Bloße Individualzusagen gegenüber einzelnen Arbeitnehmern begründen noch keine "Betriebsübung". Da es an einer generellen Absprache zwischen Betriebsrat und der Unternehmensleitung fehlt, ist somit entscheidend, ob schon seit jeher grundsätzlich anläßlich der tatsächlichen Gewährung der einzelnen Zusatzpensionen von der beklagten Partei auf die Freiwilligkeit und Widerruflichkeit dieser Leistungen hingewiesen wurde. War dies allgemein der Fall, dann bilden diese Kriterien einen wesentlichen Inhalt der Betriebsübung. Demnach bedarf es aber eindeutiger Feststellungen, wann erstmals und mit welchem Wortlaut die einzelnen Pensionszuerkennungsschreiben ergangen sind und ob durch ihren maßgeblichen Gesamtinhalt in der Folge während einer gewissen Dauer eine Betriebsübung in der einen oder anderen Weise begründet wurde.
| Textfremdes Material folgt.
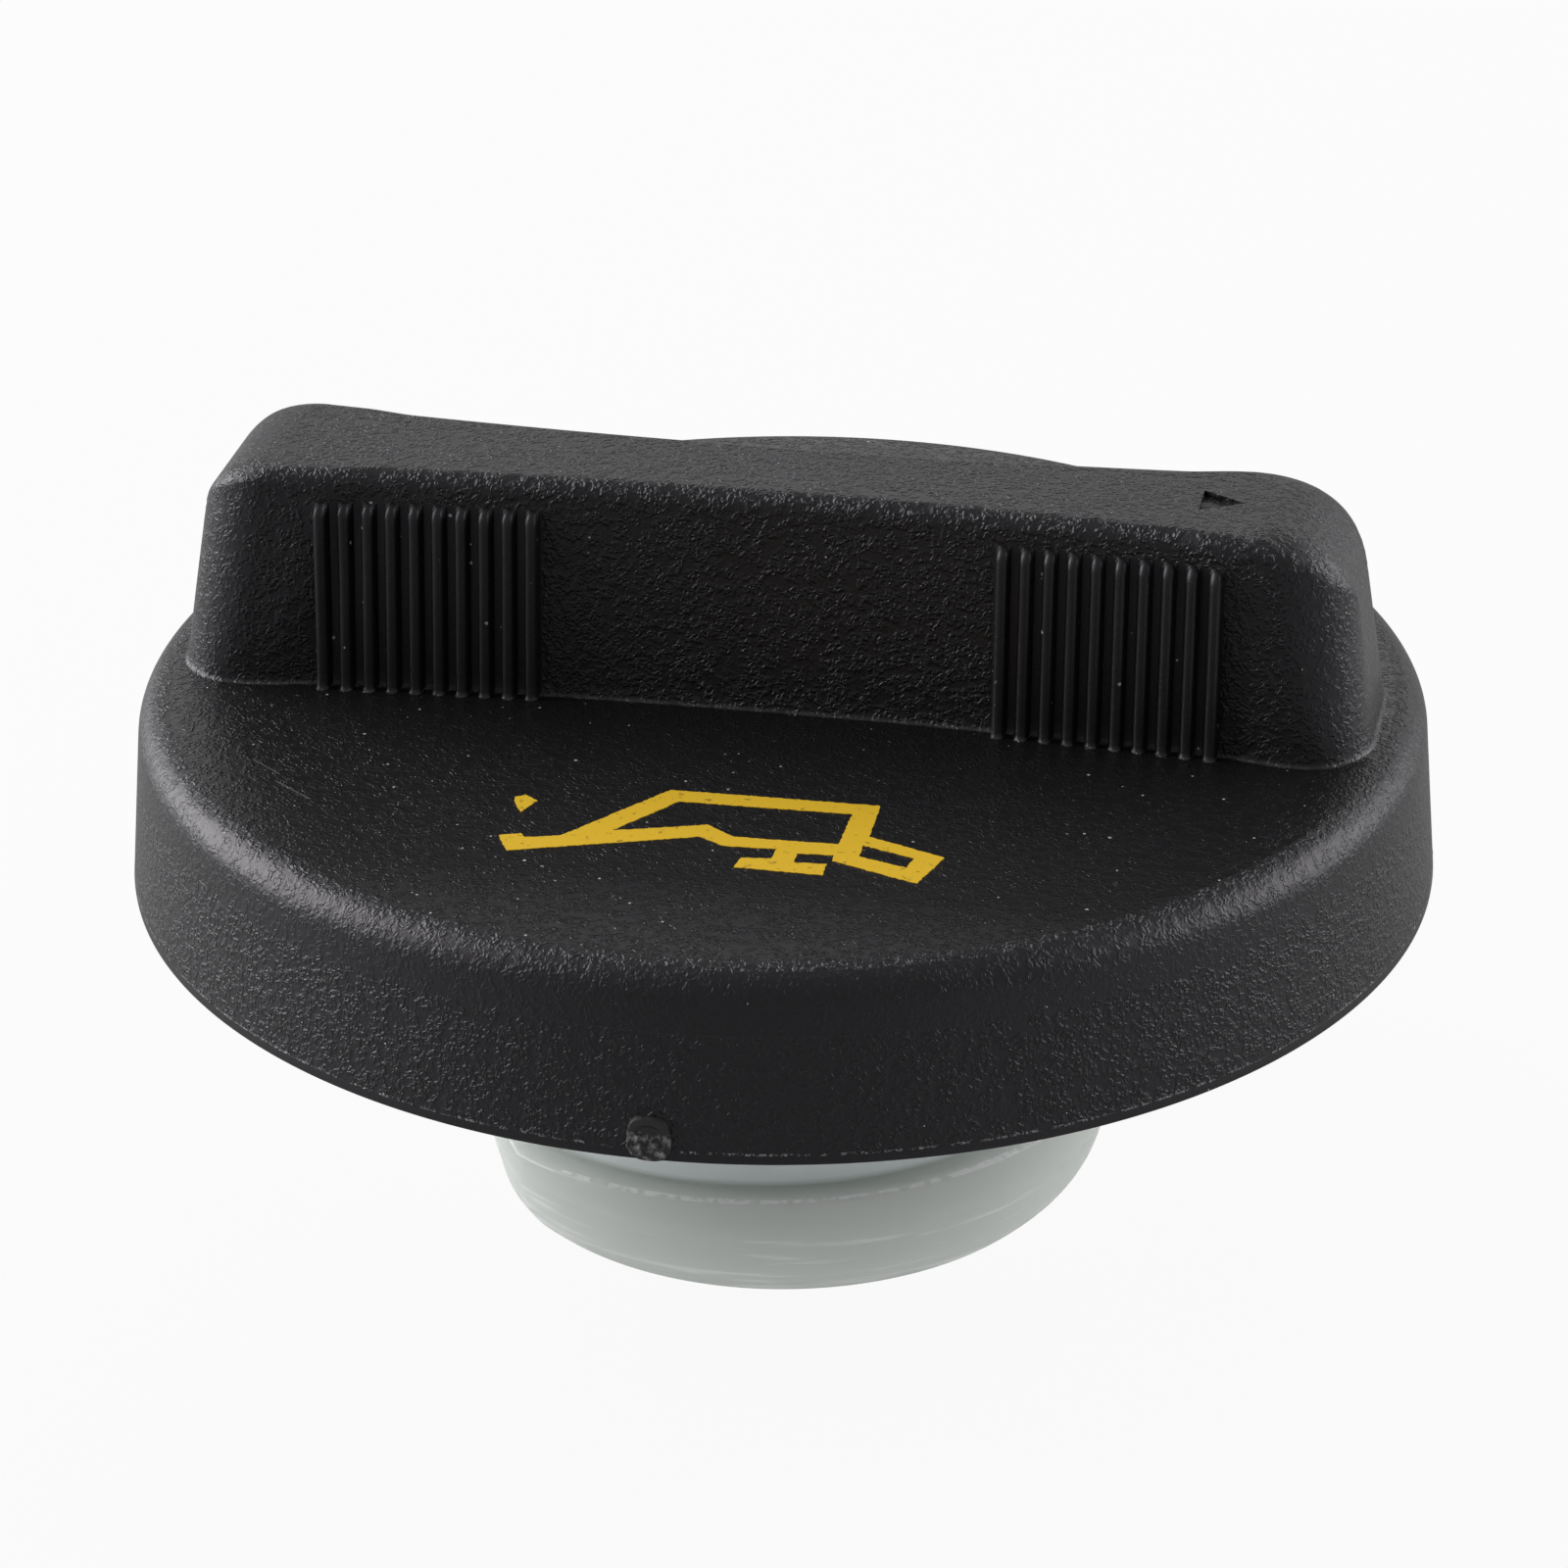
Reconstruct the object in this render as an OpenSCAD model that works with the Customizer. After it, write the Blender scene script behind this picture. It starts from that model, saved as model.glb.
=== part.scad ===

Da die Klägerin bereits in der zweiten Jahreshälfte 1972 die Pensionsanwartschaft erreicht hat und ein damals bereits allfällig entstandener unwiderruflicher Rechtsanspruch nicht mehr einseitig (vgl 9 ObA 2231/96w und 9 ObA 2232/96t), auch nicht durch später abweichende betriebliche Übung (nämlich Hinweis auf die Freiwilligkeit und Widerruflichkeit der Pensionszusage in den Pensionszuerkennungsschreiben) beseitigt werden konnte, kommt es daher darauf an, welchen Inhalt bis zu diesem Zeitpunkt die Pensionszuerkennungsschreiben der beklagten Partei haben und auf welche Betriebsübung hieraus geschlossen werden kann.

Eine abschließende Beurteilung der Betriebsübung als Anspruchsgrundlage ist daher noch nicht möglich; es bedarf vielmehr der Ergänzung des Verfahrens durch das Erstgericht. Dem Revisionsrekurs der beklagten Partei muß deshalb ein Erfolg versagt bleiben.

Die Entscheidung über die Kosten des Revisonsrekursverfahrens gründet sich auf § 52 Abs 2 ZPO.